Question

The motion of a particle is defined by the position vector $\overrightarrow{r}=A(\cos t+t\sin t)\hat{i}+A(\sin t-t\cos t)\hat{j}$, where $t$ is expressed in seconds.

The position vector and acceleration vector are perpendicular

• A. at $t=1\text{s}$
• B. at $t=0$
• C. at $t=\sqrt{2}\text{s}$
• D. at $t=1.5\text{s}$

Answer 1

The correct option is A at $t=1\text{s}$

We can write for x-direction,
$r_x=A(\cos t+t\sin t)$
$v_x=\frac{d{r}_x}{dt}=-A\sin t+A\sin t+At\cos t$
$\Rightarrow v_x=At\cos t$
$a_x=\frac{d{v}_x}{dt}=A(\cos t-t\sin t)$

Also we can solve for y-direction:
$r_y=A(\sin t-t\cos t)$
$v_y=A\left(t\sin t\right)$
$a_y=A(\sin t+t\cos t)$

To find out time when the position vector and acceleration vector are perpendicular, we can equate their dot product to zero.

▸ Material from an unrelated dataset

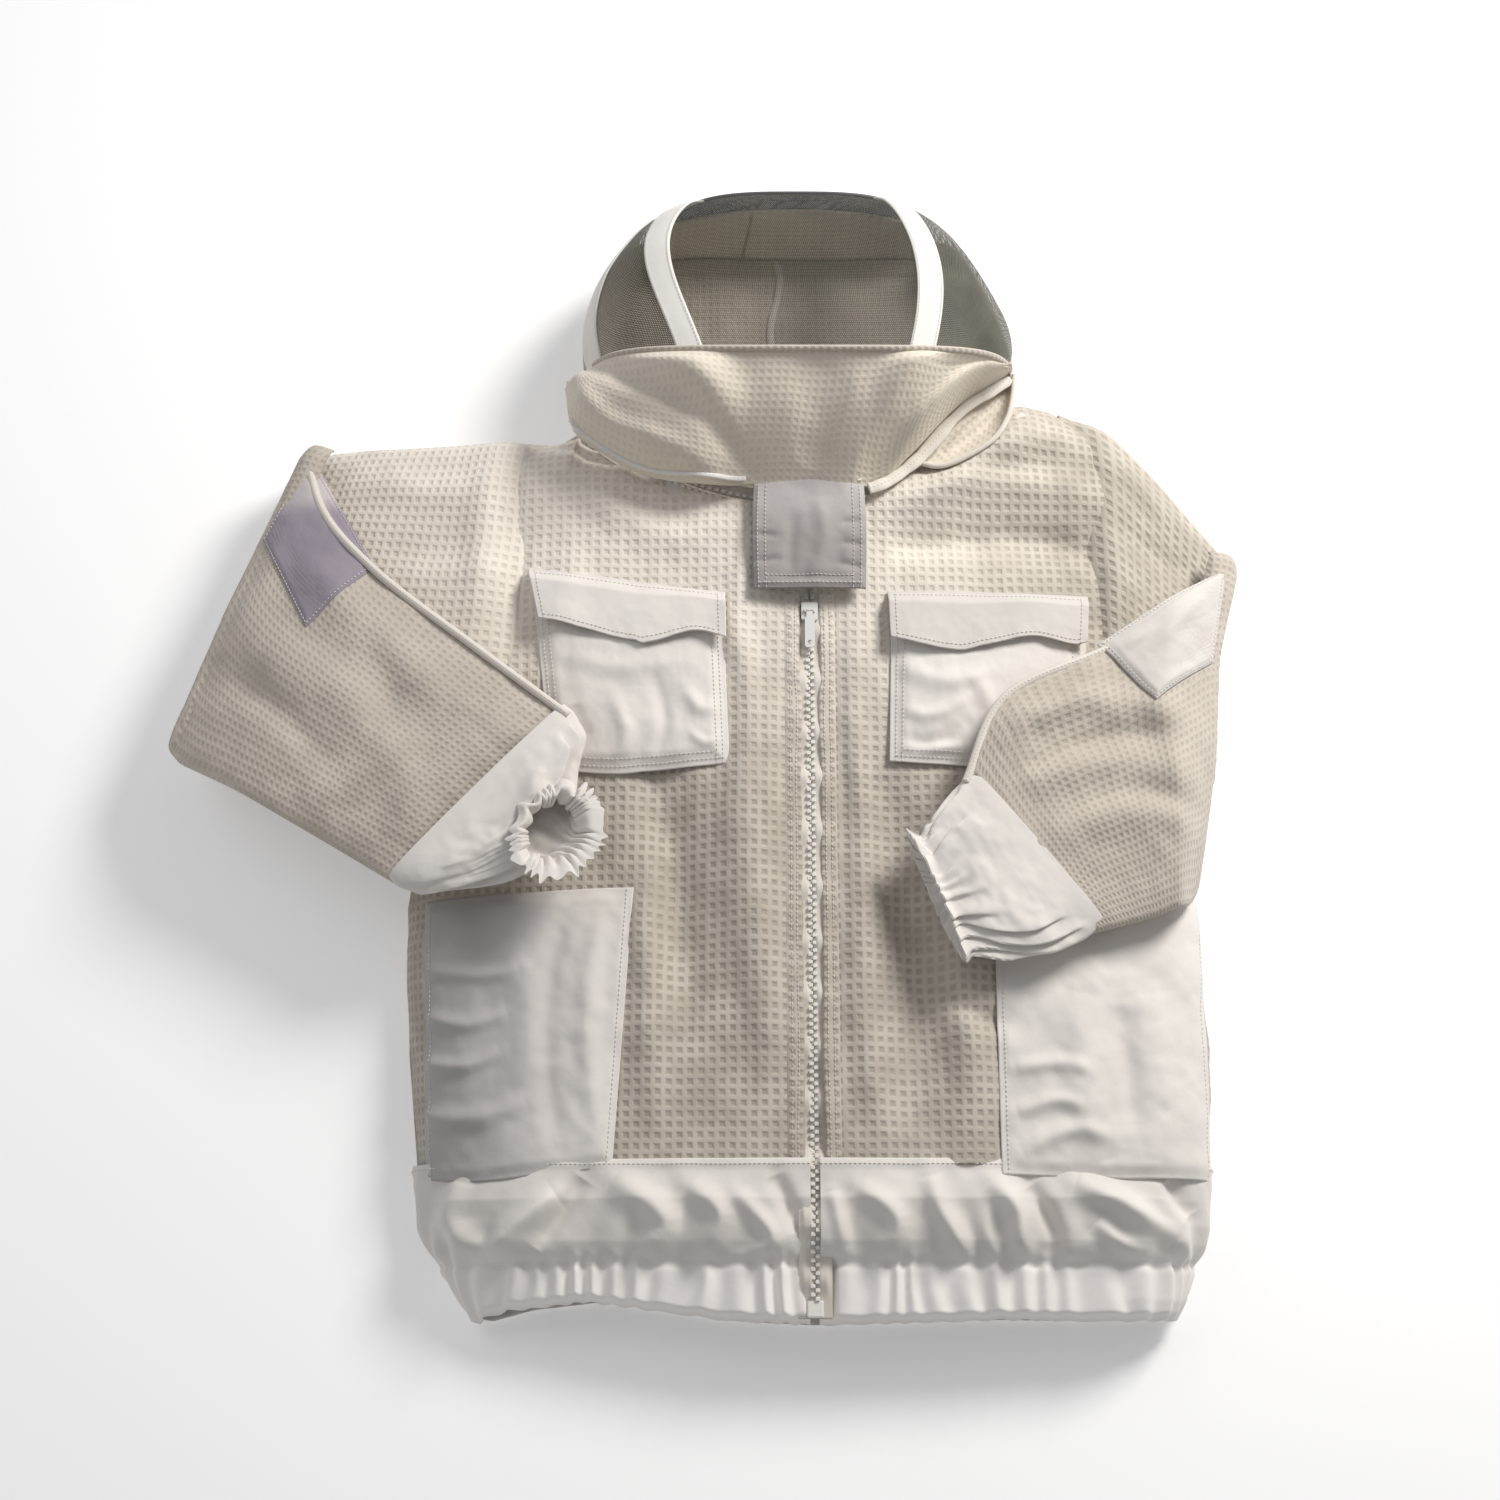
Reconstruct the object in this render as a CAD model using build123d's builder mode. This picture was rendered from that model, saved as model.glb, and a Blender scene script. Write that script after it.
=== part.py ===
"""Ventilated beekeeping jacket with a fencing-veil hood, lying on its back on a table.

Row frame, millimetres: +Z up from the table, +Y from the hem towards the hood, +X towards the
wearer's left side. The origin is on the underside of the back panel, below the front zip.
Left and right are the wearer's. The torso is a hollow pillow of spacer mesh, open at the hem, the
neck and both armholes. Each sleeve is folded once, so its forearm lies on the chest and opens
about the fold like a page. The hood is a hollow dome that leaves the neck zip along +Y.
"""

from build123d import *
import math
import os

os.makedirs("parts", exist_ok=True)

# Cloth
CLOTH = 3.5  # three-layer spacer mesh
COTTON = 1.8  # poly-cotton patches, flaps and tape

# Torso
BODY_THICK = 70.0
HEM_Y = -440.0
HEM_BAND_TOP_Y = -330.0
HEM_HALF_WIDTH = 262.0
SIDE_HALF_WIDTH = 312.0
ARMPIT_HALF_WIDTH = 288.0
SHOULDER_HALF_WIDTH = 262.0
SHOULDER_Y = 276.0
TOP_ROUND = 48.0  # how far the front rolls over into the sides
FOOT_ROUND = 11.0  # the same at the table
SIDE_SEAM_Z = 14.0
OUTLINE_ROUND = 60.0

# Zips
ZIP_OPENING = 12.0  # half the gap between the front panels
TAPE_BOTTOM_Z = BODY_THICK - CLOTH
TAPE_THICK = 1.5
TAPE_TOP_Z = TAPE_BOTTOM_Z + TAPE_THICK
TEETH_TOP_Z = TAPE_TOP_Z + 3.5
TEETH_INNER = 1.2  # from the zip's centre line to the tips of its teeth
TEETH_OUTER = 4.0
TOOTH_PITCH = 6.0
FRONT_ZIP_TOP_Y = 121.0
FRONT_SLIDER_Y = 110.0

# Neck zip: an arc in the plane of the front, about a vertical axis behind the neck
NECK_AXIS_Y = 470.0
NECK_RADIUS = 265.0
NECK_TAPE = 12.0
NECK_HALF_ANGLE = 45.0
NECK_SLIDER_ANGLE = 1.9
UNDER_SLIDERS_Z = 61.0
NAPE_HALF_ANGLE = 32.0

# Neck tab
TAB_HALF_WIDTH = 45.0
TAB_TOP_Y = 218.0
TAB_BOTTOM_Y = 124.0
TAB_Z = 84.0

# Pockets
POCKET_RISE = 8.0
CHEST_POCKET_HALF_WIDTH = 78.0
CHEST_POCKET_X = 146.0
CHEST_POCKET_TOP_Y = 122.0
CHEST_POCKET_BOTTOM_Y = -22.0
FLAP_TOP_Y = 146.0
FLAP_BOTTOM_Y = 88.0
FLAP_REST_Z = BODY_THICK + POCKET_RISE + 1.9

# Sleeves
CHEST_CLEARANCE_Z = 82.2  # underside of a forearm where it lies over the chest
FOREARM_THICK = 22.0
FOLD_Z = 45.0

# Hood: (y, half width, height, shift in x) of its cross sections
HOOD_SECTIONS = [
    (190.0, 168.0, 158.0, 0.0),
    (262.0, 168.0, 160.0, 0.0),
    (296.0, 176.0, 164.0, 0.0),
    (345.0, 184.0, 166.0, -4.0),
    (400.0, 172.0, 158.0, -8.0),
    (448.0, 140.0, 138.0, -12.0),
    (476.0, 108.0, 112.0, -14.0),
]
HOOD_BASE_RADIUS = NECK_RADIUS - NECK_TAPE
BRIM_Y = 296.0
BIB_HEM = 8.0
VEIL_BASE_Z = 70.0
BINDING_Z = 58.0
CASING_X = (-105.0, 101.0)
CASING_HALF_WIDTH = 13.0
STAY_HALF_WIDTH = 2.5
STAY_THICK = 1.6


def slab(x, y, z, mode=Mode.ADD):
    """A box between two x, two y and two z values, inside the open builder."""
    with Locations((x[0], y[0], z[0])):
        Box(x[1] - x[0], y[1] - y[0], z[1] - z[0], align=(Align.MIN,) * 3, mode=mode)


FAR = 700.0
EVERY = (-FAR, FAR)


def save(name, part):
    """Label a finished piece and write its STEP."""
    part.label = name
    export_step(part, f"parts/{name}.step")


# ---------------------------------------------------------------- torso


def torso_block(grow):
    """The torso's pillow, grown outwards by grow, and unbroken at the hem and the neck."""
    with BuildPart() as block:
        with BuildSketch(Plane.XY.offset(-grow)):
            with BuildLine():
                half = [
                    (HEM_HALF_WIDTH - 28.0, HEM_Y - 80.0),
                    (SIDE_HALF_WIDTH, -305.0),
                    (SIDE_HALF_WIDTH, -150.0),
                    (ARMPIT_HALF_WIDTH, 30.0),
                    (SHOULDER_HALF_WIDTH, SHOULDER_Y),
                    (150.0, SHOULDER_Y + 26.0),
                ]
                Polyline(*half, *[(-x, y) for x, y in reversed(half)], close=True)
            outline = make_face()
            fillet(outline.vertices(), OUTLINE_ROUND)
            if grow:
                offset(amount=grow)
        extrude(amount=BODY_THICK + 2 * grow)
        faces = block.faces().filter_by(GeomType.PLANE).sort_by(Axis.Z)
        top, bottom = faces[-1].edges(), faces[0].edges()
        fillet(top, TOP_ROUND + grow)
        fillet(bottom, FOOT_ROUND + grow)
    return block.part


def neck_cylinder(radius, mode, low=-20.0, high=240.0):
    """The disc about the neck axis, between two heights, inside the open builder."""
    with Locations((0, NECK_AXIS_Y, low)):
        Cylinder(radius, high - low, align=(Align.CENTER, Align.CENTER, Align.MIN), mode=mode)


torso_outer = torso_block(0)
torso_inner = torso_block(-CLOTH)

# ---------------------------------------------------------------- sleeves


class Sleeve:
    """One folded sleeve: its fold line, its outlines in plan, and where the cuff begins."""

    def __init__(self, side, fold, forearm, mouth, cuff_line, ramp, upper, gusset):
        self.side = side
        self.fold = [Vector(*p) for p in fold]
        self.forearm = forearm
        self.mouth = mouth
        self.cuff_line = cuff_line
        self.ramp = ramp
        self.upper = upper
        self.gusset = gusset

    def fold_plane(self):
        """Its x is the distance in from the fold, and its y is the height."""
        along = (self.fold[1] - self.fold[0]).normalized()
        inward = Vector(-along.Y, along.X, 0)
        if inward.X * self.fold[0].X > 0:
            inward = inward * -1
        middle = (self.fold[0] + self.fold[1]) * 0.5
        return Plane(origin=middle, x_dir=inward, z_dir=(inward.Y, -inward.X, 0))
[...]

$\overrightarrow{r}.\overrightarrow{a}=r_x\times a_x+r_y\times a_y=0$
$0=A({\cos }^{2}t-t^2{\sin }^{2}t)+A({\sin }^{2}t-t^2{\cos }^{2}t)$
$0=A[{\cos }^{2}t+{\sin }^{2}t-t^2({\sin }^{2}t+{\cos }^{2}t\left)\right]$
$0=A[1-t^2(1\left)\right]$
$\Rightarrow t=1s$